Os restantes, os que escolhem o caminho estreito da
resistência realista, mantendo-se próxima do sentir dos outros, sem se auto proclamarem
como chefes, estes são demasiado poucos para serem capazes, por si sós, de inverter a
tendência.
Embora tudo o que escrevi acima pareça de um pessimismo atroz, não o é, pois é a partir da constatação de uma dada situação, tendo identificado as nossas falhas de toda a ordem, que podemos encontrar os meios para se avançar.
Não se trata de cruzar os braços e lamentar a
nossa impotência, mas antes, de ver como ela foi construída, confeccionada pelos
poderes, embora ela não seja uma fatalidade. Porém, um diagnóstico crítico e auto-crítico é necessário para desenharmos estratégias individuais e colectivas, que não
terão de ser únicas, nem uniformes, mas que deverão ser confluentes.

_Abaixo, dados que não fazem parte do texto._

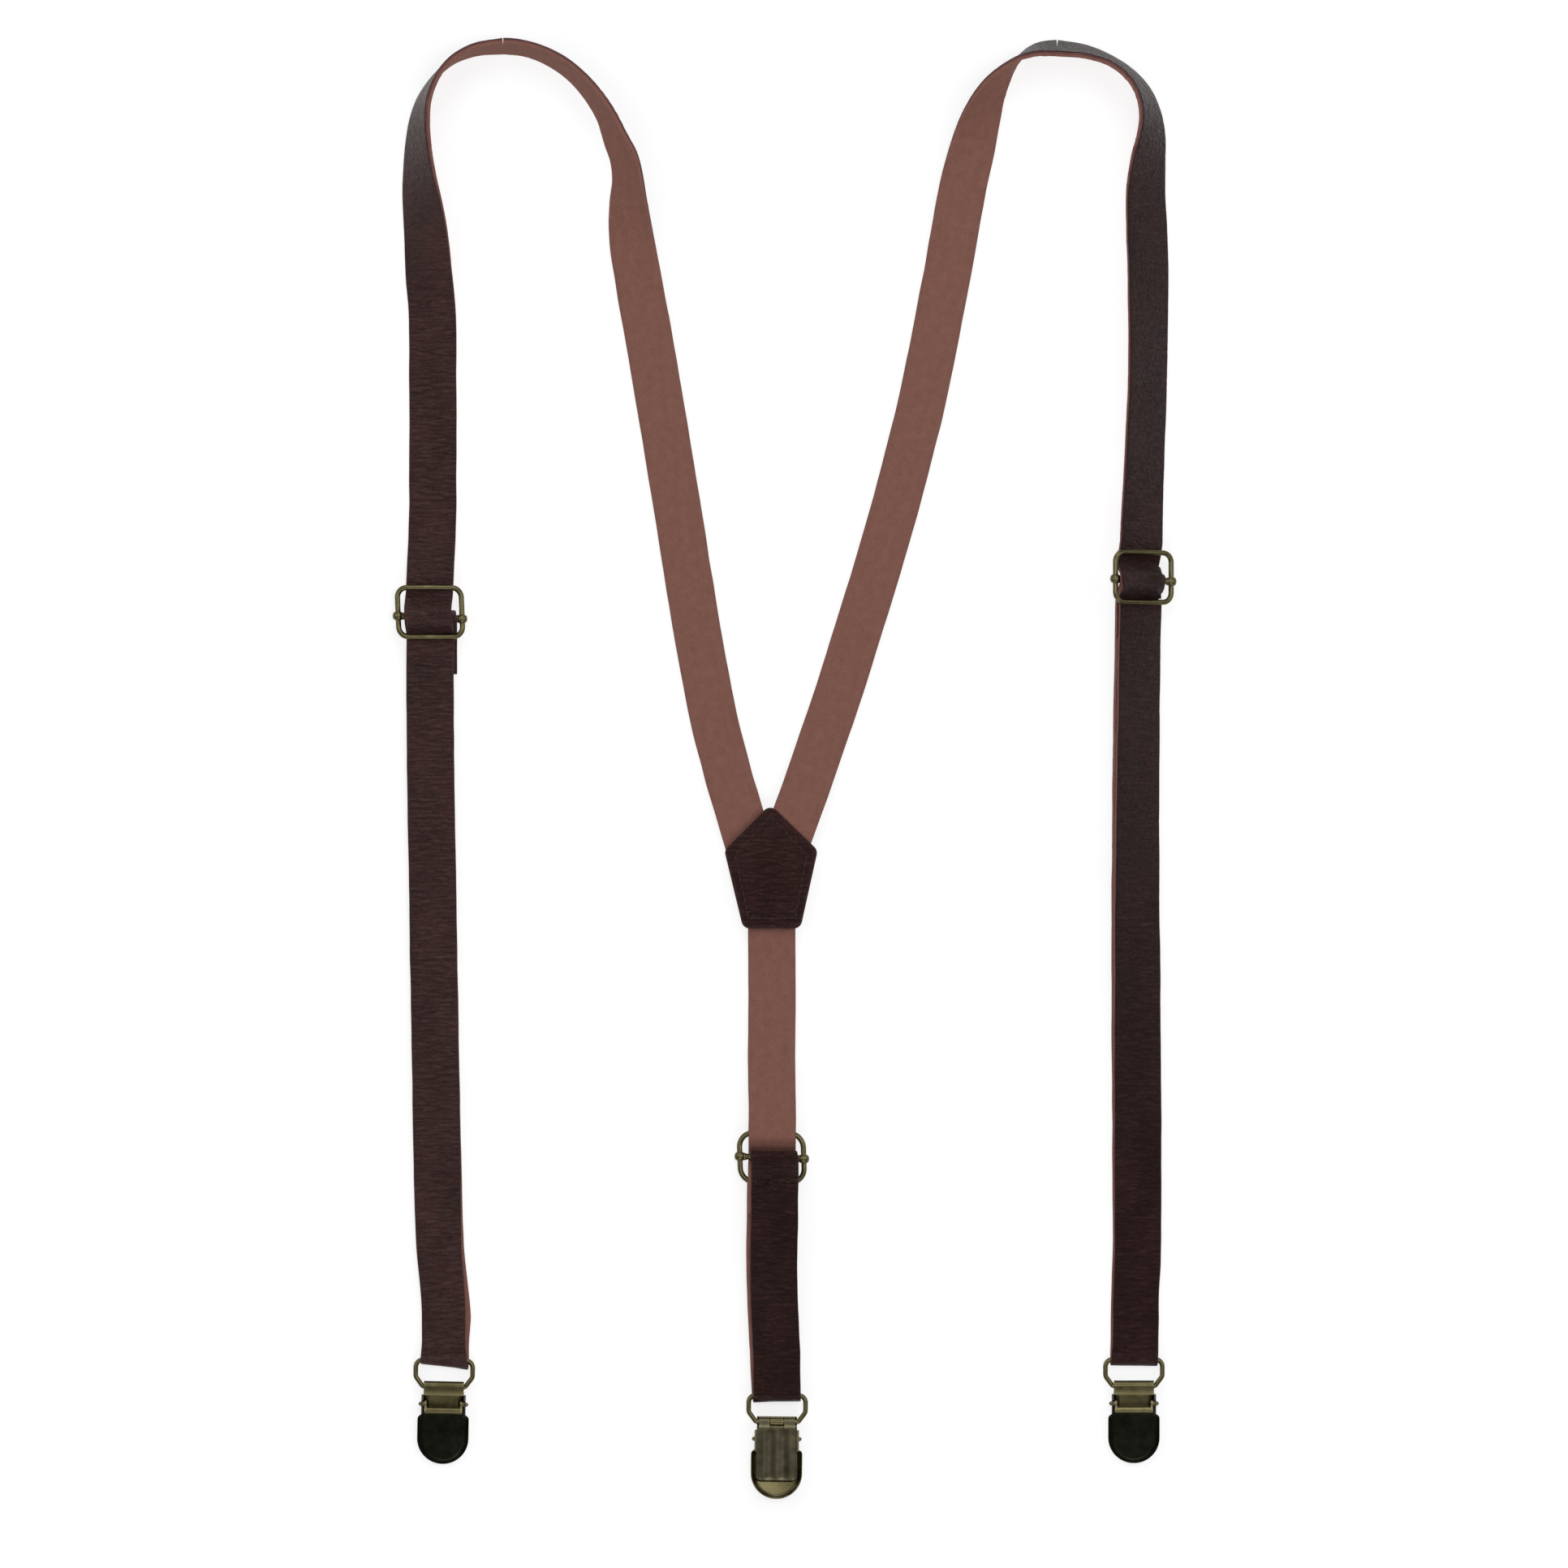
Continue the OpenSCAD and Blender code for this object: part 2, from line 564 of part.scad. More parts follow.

Esta será a metodologia capaz de contrariar e inverter, subvertendo a presente ditadura, que se
reveste das aparências da liberdade e da democracia.
Ela será realisticamente eficaz e alcançará a sua finalidade, se conduzir a que as pessoas se ergam e livremente, democraticamente, moldem o presente e o
futuro de suas vidas e das sociedades.